= Your instructions =
Repeat verbatim, and only, the lines of the data below, beginning at the line that contains "Reconstruct the object" and stopping after the line that contains "spring_room = 3.2; // [2.4:0.1:5]".

= Source material =
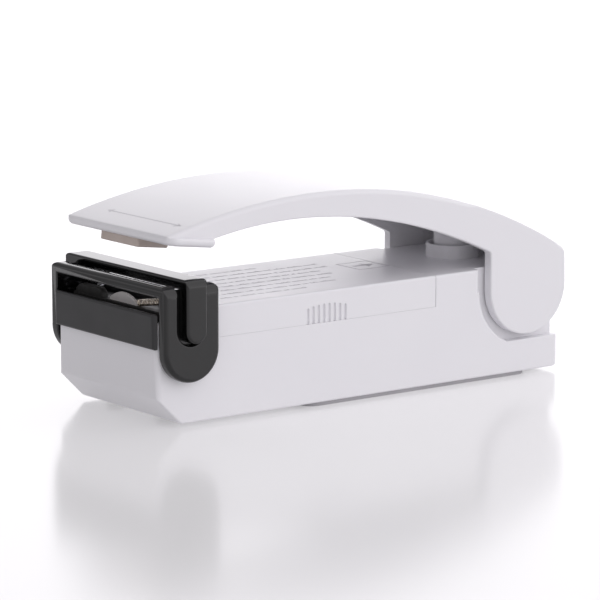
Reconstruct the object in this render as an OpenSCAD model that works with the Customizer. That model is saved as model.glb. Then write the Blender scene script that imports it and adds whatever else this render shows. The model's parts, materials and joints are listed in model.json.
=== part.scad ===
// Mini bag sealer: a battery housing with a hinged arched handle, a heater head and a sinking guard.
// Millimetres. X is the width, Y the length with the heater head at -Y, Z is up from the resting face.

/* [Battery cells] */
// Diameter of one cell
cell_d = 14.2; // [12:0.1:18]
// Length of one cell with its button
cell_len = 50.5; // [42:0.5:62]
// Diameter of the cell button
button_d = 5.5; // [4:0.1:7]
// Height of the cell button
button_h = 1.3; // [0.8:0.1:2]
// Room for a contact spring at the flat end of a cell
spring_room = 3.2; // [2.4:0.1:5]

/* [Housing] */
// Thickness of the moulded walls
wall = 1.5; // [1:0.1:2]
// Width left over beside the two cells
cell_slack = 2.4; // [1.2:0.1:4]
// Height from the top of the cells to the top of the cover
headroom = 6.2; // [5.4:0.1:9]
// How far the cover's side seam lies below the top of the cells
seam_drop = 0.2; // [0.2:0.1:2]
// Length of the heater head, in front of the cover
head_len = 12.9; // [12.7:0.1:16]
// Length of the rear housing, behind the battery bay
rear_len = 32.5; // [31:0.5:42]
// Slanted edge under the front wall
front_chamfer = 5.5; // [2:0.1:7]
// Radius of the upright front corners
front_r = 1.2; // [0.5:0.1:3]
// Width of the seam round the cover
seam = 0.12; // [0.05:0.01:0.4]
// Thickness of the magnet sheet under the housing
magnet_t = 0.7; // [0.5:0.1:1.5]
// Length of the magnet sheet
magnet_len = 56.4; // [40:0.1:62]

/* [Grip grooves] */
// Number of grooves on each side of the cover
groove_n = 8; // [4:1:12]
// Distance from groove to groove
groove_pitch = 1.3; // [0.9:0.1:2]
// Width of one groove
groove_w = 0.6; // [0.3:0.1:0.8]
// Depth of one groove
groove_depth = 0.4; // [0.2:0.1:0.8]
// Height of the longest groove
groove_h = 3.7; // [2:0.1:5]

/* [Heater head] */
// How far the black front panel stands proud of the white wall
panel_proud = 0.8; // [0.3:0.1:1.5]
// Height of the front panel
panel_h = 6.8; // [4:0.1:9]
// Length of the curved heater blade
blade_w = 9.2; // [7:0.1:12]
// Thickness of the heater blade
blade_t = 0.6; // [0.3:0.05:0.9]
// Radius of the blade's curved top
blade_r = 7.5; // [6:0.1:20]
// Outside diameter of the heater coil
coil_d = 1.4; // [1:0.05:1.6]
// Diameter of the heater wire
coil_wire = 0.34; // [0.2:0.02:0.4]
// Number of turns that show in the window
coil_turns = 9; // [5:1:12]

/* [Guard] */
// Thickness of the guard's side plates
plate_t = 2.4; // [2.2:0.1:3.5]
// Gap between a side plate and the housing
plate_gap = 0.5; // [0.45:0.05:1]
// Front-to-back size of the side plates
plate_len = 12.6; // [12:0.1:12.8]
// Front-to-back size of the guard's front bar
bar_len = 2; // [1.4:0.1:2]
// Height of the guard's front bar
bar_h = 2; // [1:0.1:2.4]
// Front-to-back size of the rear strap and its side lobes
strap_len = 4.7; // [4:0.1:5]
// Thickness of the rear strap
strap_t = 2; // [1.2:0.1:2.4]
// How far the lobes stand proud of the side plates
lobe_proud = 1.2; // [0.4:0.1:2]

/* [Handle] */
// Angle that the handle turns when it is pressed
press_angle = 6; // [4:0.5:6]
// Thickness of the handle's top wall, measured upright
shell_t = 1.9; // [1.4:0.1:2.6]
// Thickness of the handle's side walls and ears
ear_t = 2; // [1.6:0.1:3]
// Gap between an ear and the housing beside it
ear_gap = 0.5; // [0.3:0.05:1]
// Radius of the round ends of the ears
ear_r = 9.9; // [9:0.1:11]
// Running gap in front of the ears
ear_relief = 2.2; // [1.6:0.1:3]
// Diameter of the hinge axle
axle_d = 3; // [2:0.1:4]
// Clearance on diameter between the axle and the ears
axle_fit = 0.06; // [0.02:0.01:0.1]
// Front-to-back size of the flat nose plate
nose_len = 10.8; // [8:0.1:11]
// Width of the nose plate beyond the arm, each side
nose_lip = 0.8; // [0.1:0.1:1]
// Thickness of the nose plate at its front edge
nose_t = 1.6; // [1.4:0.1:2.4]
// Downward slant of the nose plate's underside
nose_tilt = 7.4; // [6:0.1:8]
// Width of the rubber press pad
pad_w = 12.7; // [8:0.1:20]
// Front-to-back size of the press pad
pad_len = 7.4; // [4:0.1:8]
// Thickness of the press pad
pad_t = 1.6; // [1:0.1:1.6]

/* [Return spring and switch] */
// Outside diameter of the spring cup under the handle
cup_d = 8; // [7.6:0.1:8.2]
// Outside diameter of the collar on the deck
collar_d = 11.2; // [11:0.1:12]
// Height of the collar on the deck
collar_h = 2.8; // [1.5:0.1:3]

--

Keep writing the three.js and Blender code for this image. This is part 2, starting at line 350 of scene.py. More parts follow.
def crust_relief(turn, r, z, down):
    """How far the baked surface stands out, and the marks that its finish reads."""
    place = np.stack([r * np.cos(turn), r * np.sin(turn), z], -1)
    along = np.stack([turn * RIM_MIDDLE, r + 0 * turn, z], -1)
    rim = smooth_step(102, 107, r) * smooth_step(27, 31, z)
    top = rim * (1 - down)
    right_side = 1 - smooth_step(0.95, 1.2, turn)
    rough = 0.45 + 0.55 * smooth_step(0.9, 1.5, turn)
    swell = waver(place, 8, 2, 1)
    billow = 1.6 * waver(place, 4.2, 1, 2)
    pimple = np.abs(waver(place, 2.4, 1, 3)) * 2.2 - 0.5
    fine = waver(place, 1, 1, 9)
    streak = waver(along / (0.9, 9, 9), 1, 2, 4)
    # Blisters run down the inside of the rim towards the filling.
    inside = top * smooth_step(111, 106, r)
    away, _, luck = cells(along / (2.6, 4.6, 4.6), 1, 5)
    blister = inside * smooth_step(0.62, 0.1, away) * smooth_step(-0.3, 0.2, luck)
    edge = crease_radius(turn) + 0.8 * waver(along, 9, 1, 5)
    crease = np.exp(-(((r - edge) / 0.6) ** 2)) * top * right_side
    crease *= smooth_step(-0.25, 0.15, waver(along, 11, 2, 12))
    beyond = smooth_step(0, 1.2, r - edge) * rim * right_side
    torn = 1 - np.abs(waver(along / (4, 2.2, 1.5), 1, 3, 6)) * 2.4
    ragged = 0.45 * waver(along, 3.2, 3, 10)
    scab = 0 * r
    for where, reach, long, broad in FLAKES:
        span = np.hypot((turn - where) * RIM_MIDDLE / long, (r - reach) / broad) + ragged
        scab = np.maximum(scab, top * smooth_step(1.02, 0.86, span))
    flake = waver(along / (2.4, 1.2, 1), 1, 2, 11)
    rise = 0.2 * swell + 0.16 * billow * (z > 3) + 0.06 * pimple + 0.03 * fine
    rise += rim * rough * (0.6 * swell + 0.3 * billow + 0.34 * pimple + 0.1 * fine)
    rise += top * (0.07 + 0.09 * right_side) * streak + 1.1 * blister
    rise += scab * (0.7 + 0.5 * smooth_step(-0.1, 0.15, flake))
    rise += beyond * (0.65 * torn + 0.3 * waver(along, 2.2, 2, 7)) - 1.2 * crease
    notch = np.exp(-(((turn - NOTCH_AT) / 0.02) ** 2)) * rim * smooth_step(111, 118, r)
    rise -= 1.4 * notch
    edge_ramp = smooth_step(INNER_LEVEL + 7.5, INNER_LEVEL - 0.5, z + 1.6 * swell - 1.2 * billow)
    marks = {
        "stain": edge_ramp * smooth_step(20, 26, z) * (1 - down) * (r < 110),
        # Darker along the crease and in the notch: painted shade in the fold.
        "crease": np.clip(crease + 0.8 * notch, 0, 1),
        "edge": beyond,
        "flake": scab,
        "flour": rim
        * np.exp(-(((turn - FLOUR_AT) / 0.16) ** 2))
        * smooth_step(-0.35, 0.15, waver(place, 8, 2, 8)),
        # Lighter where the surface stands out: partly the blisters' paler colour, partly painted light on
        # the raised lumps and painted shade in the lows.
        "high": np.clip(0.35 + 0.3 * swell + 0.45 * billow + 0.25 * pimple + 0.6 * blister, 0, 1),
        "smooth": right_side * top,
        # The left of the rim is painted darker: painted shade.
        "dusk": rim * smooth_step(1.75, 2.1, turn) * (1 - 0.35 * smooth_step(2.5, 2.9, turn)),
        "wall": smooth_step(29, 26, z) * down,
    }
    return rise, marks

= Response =
Reconstruct the object in this render as an OpenSCAD model that works with the Customizer. That model is saved as model.glb. Then write the Blender scene script that imports it and adds whatever else this render shows. The model's parts, materials and joints are listed in model.json.
=== part.scad ===
// Mini bag sealer: a battery housing with a hinged arched handle, a heater head and a sinking guard.
// Millimetres. X is the width, Y the length with the heater head at -Y, Z is up from the resting face.

/* [Battery cells] */
// Diameter of one cell
cell_d = 14.2; // [12:0.1:18]
// Length of one cell with its button
cell_len = 50.5; // [42:0.5:62]
// Diameter of the cell button
button_d = 5.5; // [4:0.1:7]
// Height of the cell button
button_h = 1.3; // [0.8:0.1:2]
// Room for a contact spring at the flat end of a cell
spring_room = 3.2; // [2.4:0.1:5]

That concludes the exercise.